The Knighthood: 'Abdu'l-Bahá Honoured by the British Crown
Star of the West Editors, Star of the West, (1920), Bahai News Service · Read original
When in Bahá'í history
Haifa (today: Haifa, Israel)

In the spring 1920 issue of the Star of the West the American Bahá'í readership received the news that 'Abdu'l-Bahá had been formally invested by the British Government as a Knight of the British Empire. The investiture had taken place earlier in the year at the British Mandate headquarters in the Holy Land, with full ceremonial attended by the senior British authorities of the post-Ottoman administration.
The honour had been conferred not for any political contribution but for the practical humanitarian service the Master had rendered to the population of Haifa and the surrounding districts during the food crisis of the latter years of the First World War. The Ottoman provisioning of the Palestinian coast had collapsed under the pressure of the war. By 1917 the population of Haifa, including the Bahá'í community and a considerable surrounding non-Bahá'í population, was facing severe food shortage.
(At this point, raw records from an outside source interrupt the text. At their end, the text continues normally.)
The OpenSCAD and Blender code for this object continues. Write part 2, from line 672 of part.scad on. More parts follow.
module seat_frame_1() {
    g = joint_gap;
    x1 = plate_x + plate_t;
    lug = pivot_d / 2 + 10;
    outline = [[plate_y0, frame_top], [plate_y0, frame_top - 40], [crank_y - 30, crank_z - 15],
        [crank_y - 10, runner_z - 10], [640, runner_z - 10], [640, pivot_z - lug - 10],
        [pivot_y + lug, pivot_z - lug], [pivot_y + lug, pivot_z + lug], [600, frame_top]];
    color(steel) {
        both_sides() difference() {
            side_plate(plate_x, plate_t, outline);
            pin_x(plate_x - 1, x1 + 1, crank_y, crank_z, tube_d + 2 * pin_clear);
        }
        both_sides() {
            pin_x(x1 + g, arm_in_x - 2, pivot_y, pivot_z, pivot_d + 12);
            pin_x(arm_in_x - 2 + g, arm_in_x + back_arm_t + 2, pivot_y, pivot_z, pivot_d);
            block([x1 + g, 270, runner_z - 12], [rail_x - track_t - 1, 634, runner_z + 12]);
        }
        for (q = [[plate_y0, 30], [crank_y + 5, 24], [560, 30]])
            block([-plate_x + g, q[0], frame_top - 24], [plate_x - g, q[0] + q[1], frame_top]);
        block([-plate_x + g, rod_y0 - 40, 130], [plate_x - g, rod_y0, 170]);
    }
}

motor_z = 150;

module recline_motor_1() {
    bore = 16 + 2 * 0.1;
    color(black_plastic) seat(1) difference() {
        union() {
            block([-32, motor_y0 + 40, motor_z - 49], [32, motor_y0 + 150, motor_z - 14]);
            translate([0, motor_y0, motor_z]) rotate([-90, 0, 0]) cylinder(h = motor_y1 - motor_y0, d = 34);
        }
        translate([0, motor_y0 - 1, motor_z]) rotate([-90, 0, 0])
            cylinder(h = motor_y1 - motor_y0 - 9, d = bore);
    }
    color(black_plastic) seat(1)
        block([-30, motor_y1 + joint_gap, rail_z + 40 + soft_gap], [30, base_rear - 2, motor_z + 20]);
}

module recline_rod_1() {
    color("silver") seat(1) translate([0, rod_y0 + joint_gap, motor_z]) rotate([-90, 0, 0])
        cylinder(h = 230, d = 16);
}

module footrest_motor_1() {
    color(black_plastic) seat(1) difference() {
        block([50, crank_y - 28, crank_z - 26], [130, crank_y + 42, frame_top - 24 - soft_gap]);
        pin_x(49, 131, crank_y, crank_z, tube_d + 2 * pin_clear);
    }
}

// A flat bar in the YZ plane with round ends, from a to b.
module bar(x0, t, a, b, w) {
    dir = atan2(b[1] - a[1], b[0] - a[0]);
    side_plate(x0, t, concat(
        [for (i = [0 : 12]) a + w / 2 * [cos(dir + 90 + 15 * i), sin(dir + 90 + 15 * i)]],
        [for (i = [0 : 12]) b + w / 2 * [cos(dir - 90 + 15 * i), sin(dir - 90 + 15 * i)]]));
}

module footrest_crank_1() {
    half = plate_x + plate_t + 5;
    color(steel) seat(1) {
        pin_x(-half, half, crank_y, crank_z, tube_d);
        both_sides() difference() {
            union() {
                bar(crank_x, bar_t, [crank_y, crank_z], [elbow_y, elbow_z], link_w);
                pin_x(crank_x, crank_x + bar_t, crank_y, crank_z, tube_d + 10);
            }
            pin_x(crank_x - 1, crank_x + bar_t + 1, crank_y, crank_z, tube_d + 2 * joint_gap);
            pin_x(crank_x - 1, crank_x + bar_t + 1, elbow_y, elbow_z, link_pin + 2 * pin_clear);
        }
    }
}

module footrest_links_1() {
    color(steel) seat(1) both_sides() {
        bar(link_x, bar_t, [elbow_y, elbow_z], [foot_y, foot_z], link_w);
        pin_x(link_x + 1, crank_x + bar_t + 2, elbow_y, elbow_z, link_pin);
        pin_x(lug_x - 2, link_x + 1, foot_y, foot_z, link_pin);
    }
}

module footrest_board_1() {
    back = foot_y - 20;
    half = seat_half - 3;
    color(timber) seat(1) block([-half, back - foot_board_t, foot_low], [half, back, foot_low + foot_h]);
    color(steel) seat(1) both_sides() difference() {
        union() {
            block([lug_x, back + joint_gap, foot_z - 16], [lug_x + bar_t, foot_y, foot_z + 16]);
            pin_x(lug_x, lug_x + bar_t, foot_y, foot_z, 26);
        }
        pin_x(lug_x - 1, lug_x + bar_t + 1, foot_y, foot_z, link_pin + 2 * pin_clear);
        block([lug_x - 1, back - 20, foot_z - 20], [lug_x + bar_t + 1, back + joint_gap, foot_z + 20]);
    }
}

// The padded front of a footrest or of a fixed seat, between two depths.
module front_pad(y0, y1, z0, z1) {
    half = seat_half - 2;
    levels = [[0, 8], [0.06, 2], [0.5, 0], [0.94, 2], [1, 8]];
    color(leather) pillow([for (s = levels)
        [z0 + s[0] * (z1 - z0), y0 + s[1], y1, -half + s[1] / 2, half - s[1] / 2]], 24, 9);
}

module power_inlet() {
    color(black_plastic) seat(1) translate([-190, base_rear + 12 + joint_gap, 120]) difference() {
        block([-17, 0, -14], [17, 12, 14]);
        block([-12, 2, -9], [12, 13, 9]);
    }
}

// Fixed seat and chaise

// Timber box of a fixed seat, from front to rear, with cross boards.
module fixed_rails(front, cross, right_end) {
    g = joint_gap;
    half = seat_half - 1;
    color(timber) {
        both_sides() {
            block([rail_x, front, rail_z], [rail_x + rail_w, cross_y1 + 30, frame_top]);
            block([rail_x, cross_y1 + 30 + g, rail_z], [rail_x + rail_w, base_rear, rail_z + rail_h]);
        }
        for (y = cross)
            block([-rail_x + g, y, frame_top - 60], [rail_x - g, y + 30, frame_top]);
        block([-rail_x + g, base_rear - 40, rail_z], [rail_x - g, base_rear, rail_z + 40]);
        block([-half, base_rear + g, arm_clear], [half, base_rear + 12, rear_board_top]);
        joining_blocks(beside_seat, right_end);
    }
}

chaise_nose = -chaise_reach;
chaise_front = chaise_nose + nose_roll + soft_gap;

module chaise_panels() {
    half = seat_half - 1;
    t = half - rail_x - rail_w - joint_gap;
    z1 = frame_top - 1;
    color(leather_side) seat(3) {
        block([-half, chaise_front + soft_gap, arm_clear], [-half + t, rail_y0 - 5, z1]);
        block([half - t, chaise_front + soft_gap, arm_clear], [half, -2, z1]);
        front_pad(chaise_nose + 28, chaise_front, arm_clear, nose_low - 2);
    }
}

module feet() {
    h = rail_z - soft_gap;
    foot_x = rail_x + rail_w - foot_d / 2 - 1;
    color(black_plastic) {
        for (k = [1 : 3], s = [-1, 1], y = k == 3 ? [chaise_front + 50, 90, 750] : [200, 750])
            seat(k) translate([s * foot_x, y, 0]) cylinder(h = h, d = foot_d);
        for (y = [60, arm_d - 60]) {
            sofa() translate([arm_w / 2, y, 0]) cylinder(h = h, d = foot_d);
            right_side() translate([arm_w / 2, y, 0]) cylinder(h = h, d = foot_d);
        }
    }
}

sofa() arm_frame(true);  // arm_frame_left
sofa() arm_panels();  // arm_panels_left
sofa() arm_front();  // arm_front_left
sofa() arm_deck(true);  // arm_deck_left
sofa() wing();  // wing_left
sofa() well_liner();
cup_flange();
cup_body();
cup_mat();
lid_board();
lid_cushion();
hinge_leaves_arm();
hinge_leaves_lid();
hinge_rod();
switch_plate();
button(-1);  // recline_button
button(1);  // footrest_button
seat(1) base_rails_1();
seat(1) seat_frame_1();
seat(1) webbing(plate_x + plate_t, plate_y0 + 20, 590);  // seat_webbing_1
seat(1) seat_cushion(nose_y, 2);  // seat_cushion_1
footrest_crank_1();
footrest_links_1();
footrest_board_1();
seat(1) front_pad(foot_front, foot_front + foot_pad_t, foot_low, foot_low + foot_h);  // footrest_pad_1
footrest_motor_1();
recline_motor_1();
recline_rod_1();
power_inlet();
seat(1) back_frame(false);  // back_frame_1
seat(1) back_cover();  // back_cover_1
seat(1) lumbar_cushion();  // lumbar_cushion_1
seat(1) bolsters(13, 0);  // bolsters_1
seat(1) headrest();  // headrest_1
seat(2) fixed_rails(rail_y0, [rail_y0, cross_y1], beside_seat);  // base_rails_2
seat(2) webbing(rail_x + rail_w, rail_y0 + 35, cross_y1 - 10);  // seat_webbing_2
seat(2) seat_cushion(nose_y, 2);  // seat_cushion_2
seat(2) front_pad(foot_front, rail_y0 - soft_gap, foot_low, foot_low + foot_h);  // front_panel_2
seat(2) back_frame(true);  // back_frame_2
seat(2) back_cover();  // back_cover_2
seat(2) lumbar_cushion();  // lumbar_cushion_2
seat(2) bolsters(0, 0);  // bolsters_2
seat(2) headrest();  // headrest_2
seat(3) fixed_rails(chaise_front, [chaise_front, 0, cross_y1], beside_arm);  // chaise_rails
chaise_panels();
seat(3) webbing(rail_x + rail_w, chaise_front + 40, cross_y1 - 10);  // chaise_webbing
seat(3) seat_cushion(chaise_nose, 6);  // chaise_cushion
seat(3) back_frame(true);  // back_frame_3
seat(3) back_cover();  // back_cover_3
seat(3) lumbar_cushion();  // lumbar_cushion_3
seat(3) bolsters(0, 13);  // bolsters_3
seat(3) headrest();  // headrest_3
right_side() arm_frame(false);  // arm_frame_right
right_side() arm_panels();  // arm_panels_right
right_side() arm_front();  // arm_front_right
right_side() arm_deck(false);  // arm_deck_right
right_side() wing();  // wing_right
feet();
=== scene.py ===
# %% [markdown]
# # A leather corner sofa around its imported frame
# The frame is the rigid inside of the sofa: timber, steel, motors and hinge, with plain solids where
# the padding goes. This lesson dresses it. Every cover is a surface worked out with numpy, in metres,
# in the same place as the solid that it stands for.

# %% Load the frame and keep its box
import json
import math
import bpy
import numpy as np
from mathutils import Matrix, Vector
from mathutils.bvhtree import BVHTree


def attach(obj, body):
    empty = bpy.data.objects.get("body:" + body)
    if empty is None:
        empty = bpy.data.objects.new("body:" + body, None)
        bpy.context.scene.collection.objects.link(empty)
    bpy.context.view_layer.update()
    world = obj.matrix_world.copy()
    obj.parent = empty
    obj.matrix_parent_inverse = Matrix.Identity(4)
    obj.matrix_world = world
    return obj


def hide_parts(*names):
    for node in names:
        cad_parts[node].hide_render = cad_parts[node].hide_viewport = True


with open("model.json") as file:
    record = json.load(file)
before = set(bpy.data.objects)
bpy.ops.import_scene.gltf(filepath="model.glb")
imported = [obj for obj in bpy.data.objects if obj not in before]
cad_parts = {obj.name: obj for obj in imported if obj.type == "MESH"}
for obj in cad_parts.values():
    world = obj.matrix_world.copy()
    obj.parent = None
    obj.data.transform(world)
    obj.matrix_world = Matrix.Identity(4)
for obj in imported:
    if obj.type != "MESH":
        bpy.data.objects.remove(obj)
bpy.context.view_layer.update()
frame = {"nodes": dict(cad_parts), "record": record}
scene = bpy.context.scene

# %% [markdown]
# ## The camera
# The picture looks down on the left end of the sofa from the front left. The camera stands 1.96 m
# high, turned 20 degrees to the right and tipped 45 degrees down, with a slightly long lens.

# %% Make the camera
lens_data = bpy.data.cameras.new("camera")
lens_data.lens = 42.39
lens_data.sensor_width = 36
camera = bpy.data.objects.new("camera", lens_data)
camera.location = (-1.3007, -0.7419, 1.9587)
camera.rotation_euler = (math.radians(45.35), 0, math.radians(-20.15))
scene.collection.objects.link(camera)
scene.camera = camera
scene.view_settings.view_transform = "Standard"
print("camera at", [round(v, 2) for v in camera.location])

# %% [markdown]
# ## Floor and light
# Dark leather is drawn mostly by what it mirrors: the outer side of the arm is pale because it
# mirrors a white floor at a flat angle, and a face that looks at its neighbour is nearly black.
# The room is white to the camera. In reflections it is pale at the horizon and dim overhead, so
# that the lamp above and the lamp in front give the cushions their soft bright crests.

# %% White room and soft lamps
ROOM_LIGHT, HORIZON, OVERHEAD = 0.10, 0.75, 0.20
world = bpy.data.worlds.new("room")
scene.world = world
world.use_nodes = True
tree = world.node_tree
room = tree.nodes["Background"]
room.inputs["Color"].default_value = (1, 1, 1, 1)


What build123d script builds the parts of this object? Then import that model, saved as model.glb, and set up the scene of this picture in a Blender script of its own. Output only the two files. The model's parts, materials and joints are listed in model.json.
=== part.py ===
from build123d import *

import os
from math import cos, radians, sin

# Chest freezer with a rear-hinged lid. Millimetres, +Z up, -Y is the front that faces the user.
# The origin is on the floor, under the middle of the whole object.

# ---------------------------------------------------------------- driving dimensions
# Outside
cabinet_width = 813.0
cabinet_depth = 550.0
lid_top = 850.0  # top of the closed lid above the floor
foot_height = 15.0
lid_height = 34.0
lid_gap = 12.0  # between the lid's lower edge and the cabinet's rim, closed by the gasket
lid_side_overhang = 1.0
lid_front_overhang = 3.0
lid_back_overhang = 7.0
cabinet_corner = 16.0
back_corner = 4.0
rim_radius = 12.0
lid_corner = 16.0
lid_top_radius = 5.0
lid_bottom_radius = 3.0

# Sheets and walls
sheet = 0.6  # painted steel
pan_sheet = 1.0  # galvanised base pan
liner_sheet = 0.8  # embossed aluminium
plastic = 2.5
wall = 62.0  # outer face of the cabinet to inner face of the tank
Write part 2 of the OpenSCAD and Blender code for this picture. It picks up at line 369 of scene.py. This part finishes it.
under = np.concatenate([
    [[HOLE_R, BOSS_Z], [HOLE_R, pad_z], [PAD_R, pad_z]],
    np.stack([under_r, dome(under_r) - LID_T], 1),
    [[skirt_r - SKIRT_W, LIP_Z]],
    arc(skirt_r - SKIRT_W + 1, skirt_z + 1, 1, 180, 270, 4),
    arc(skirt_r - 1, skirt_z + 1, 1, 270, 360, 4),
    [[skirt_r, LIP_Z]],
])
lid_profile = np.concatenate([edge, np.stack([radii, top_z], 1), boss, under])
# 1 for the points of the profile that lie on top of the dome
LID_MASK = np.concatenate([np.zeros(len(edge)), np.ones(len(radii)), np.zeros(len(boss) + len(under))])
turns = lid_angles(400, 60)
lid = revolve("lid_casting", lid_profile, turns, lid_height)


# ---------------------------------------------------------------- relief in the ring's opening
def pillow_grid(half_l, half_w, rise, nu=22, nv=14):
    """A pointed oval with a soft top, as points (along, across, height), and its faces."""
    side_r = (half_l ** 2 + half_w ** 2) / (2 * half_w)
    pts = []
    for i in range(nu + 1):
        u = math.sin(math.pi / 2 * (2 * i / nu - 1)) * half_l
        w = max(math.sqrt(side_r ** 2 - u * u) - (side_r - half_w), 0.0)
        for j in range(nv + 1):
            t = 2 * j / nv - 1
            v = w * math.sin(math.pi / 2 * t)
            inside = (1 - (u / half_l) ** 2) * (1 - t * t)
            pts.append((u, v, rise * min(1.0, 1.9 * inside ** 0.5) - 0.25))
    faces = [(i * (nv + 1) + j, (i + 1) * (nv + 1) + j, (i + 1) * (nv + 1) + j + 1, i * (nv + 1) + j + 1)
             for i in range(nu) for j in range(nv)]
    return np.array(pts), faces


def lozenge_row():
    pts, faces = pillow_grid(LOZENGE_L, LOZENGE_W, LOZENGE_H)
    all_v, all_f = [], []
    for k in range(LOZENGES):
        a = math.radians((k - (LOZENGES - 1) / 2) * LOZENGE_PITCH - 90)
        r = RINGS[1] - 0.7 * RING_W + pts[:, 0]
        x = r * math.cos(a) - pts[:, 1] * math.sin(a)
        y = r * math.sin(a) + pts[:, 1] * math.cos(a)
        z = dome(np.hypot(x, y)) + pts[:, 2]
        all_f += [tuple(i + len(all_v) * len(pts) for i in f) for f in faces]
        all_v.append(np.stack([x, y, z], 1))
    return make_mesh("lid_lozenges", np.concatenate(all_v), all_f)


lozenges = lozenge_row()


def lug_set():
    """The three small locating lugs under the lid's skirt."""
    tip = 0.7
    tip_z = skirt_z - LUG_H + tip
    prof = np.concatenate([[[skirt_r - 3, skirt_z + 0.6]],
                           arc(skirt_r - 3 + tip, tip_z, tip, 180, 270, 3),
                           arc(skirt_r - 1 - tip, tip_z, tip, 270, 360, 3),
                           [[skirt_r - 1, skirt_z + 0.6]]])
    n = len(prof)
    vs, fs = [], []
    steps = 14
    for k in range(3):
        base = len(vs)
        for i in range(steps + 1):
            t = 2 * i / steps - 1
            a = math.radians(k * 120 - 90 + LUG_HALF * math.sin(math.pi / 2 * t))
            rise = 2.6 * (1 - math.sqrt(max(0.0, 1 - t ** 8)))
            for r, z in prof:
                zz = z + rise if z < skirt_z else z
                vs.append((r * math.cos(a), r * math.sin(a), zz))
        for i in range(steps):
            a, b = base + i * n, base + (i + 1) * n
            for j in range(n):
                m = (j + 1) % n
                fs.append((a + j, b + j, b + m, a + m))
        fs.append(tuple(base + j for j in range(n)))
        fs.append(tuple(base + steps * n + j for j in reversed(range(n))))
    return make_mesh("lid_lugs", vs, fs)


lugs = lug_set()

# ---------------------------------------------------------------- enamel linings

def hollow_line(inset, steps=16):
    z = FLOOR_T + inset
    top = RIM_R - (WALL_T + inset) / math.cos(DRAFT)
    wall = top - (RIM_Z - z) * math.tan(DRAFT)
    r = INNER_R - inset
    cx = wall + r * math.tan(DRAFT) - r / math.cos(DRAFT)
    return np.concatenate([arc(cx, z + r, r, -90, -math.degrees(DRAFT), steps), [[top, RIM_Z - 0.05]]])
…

The Master had foreseen the crisis. In the years preceding the war He had quietly arranged, on the agricultural lands of the Bahá'í community in the Jordan Valley near Tiberias, the planting of substantial grain reserves. Through the worst year of the war, those reserves were brought up by caravan and quietly distributed — not only to the Bahá'í community but to the general hungry population of Haifa, without distinction of religion, of social standing, or of ethnic origin. Christians, Muslims, and Jews of the Haifa-'Akká region all received provisions from the Master's quiet provisioning.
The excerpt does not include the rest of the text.